> Entries supplied:
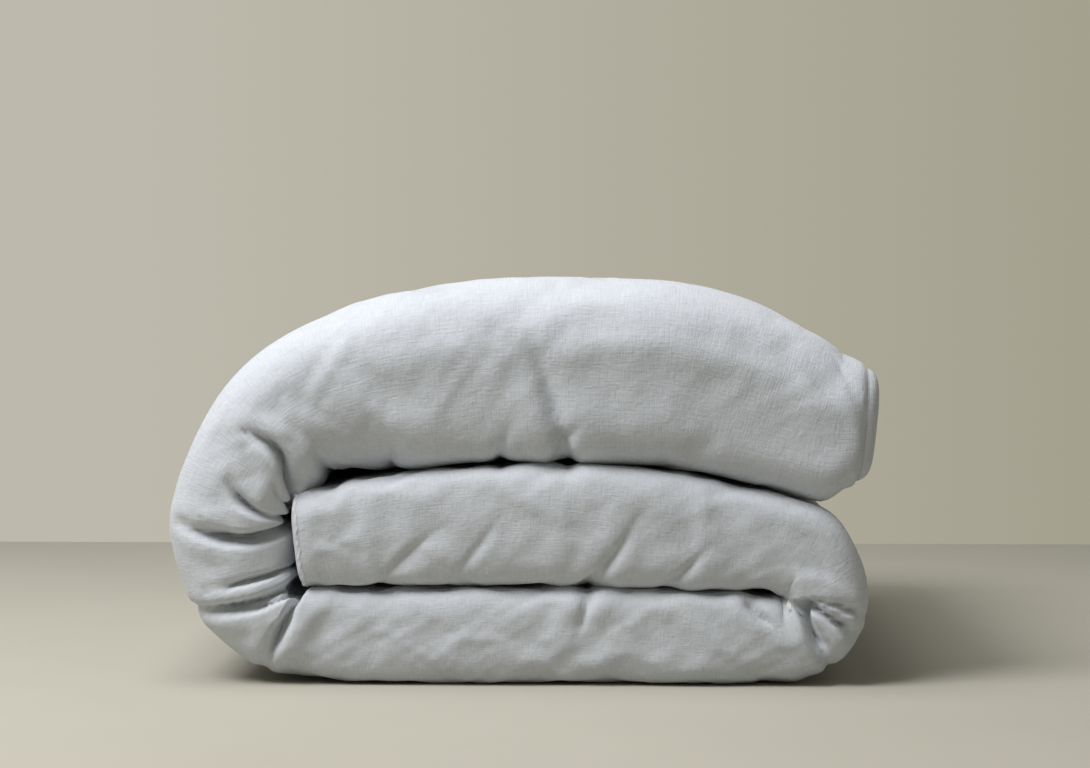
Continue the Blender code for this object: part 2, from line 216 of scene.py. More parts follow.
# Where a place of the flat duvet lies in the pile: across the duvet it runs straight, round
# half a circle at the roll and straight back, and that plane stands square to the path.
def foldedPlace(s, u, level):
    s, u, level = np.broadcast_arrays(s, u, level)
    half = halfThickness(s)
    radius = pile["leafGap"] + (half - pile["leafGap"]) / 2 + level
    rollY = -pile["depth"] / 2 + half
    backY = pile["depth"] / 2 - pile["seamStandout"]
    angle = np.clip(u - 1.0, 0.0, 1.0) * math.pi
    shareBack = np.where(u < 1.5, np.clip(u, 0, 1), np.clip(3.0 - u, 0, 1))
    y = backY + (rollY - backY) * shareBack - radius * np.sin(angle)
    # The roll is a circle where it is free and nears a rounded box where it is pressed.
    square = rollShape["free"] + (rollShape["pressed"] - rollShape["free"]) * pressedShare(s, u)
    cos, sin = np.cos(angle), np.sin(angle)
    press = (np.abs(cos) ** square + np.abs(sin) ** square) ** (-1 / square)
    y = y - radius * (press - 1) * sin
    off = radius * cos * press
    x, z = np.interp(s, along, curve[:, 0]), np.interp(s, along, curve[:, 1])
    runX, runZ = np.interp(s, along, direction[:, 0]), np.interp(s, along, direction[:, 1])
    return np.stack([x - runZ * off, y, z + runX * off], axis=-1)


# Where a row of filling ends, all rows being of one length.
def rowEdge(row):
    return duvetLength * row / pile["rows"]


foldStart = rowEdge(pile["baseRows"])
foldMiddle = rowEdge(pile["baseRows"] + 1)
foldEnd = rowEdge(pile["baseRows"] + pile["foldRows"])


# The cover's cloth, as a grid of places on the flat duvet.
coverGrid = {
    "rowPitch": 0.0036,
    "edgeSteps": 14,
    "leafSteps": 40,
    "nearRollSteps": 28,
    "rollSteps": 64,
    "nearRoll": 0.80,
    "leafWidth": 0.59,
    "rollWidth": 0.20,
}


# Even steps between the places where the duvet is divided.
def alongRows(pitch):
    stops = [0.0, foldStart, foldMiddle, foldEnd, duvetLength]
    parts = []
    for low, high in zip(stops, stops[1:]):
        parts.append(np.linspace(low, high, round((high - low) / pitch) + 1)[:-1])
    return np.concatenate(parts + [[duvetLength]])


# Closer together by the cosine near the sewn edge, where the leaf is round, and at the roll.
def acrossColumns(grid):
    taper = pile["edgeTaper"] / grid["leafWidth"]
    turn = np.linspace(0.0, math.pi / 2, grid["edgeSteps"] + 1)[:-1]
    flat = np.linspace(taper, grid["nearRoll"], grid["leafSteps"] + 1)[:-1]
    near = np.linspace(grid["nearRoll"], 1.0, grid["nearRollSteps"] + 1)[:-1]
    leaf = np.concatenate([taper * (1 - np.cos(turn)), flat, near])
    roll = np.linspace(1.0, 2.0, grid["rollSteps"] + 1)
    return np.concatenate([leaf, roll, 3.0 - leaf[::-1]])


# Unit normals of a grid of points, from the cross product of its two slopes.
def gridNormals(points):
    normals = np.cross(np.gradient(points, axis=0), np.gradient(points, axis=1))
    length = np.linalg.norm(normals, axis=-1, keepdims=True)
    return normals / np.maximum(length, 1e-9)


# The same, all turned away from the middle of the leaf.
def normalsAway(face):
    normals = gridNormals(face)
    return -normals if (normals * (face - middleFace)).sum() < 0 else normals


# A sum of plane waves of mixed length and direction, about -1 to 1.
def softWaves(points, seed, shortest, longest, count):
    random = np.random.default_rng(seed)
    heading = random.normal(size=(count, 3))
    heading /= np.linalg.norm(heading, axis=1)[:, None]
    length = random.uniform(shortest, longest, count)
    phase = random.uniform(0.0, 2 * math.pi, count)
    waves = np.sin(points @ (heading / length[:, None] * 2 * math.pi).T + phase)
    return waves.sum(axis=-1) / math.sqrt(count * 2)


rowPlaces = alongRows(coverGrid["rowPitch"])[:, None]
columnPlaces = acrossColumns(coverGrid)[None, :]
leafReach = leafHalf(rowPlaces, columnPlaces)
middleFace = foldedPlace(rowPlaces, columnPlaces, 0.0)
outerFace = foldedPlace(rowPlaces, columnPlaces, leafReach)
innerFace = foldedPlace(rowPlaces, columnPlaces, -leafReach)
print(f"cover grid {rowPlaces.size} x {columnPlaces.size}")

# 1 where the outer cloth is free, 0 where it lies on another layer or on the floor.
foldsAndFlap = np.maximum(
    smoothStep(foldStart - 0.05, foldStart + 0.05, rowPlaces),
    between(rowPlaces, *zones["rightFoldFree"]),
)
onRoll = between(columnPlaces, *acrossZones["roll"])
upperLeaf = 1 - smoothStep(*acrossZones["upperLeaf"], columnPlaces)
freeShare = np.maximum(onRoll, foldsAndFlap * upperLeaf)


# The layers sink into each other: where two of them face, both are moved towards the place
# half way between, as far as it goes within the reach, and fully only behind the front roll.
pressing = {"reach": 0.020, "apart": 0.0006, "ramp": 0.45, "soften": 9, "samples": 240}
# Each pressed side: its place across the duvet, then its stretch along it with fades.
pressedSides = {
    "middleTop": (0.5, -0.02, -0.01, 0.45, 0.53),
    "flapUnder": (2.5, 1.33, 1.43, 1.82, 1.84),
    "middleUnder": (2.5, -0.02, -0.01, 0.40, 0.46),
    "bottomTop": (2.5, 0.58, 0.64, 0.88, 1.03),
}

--

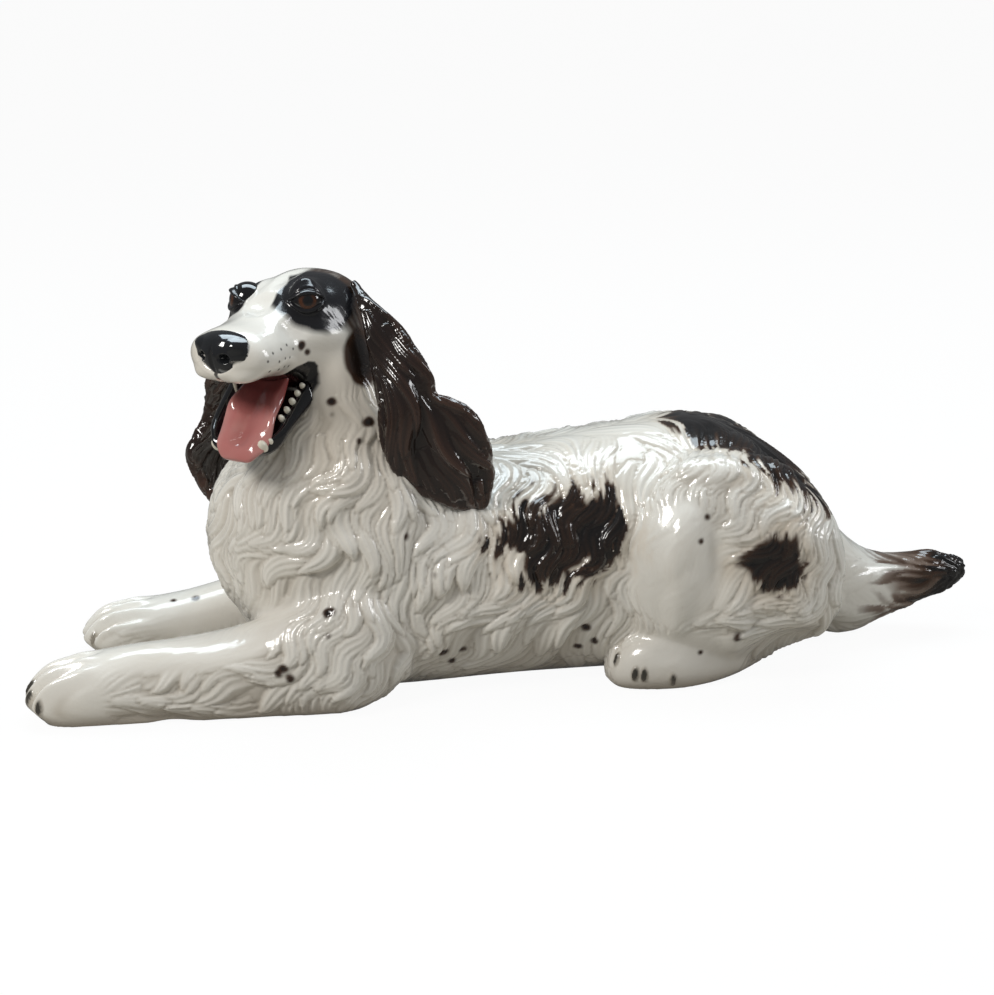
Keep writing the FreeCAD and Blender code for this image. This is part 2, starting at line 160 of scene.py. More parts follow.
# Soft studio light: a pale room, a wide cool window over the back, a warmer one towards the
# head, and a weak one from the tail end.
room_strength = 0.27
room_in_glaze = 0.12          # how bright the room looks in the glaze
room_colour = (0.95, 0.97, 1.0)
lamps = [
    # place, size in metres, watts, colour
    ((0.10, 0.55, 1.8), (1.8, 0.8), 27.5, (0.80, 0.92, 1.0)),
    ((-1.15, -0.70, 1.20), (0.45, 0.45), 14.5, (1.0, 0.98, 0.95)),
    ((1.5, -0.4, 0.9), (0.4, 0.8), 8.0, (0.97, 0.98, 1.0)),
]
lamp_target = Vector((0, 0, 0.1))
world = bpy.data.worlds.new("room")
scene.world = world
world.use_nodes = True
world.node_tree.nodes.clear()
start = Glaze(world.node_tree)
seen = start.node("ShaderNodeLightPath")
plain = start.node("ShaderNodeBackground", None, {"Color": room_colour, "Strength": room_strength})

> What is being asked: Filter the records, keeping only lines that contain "from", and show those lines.

> Solution for this problem:
Continue the Blender code for this object: part 2, from line 216 of scene.py. More parts follow.
# Unit normals of a grid of points, from the cross product of its two slopes.
# The same, all turned away from the middle of the leaf.
# head, and a weak one from the tail end.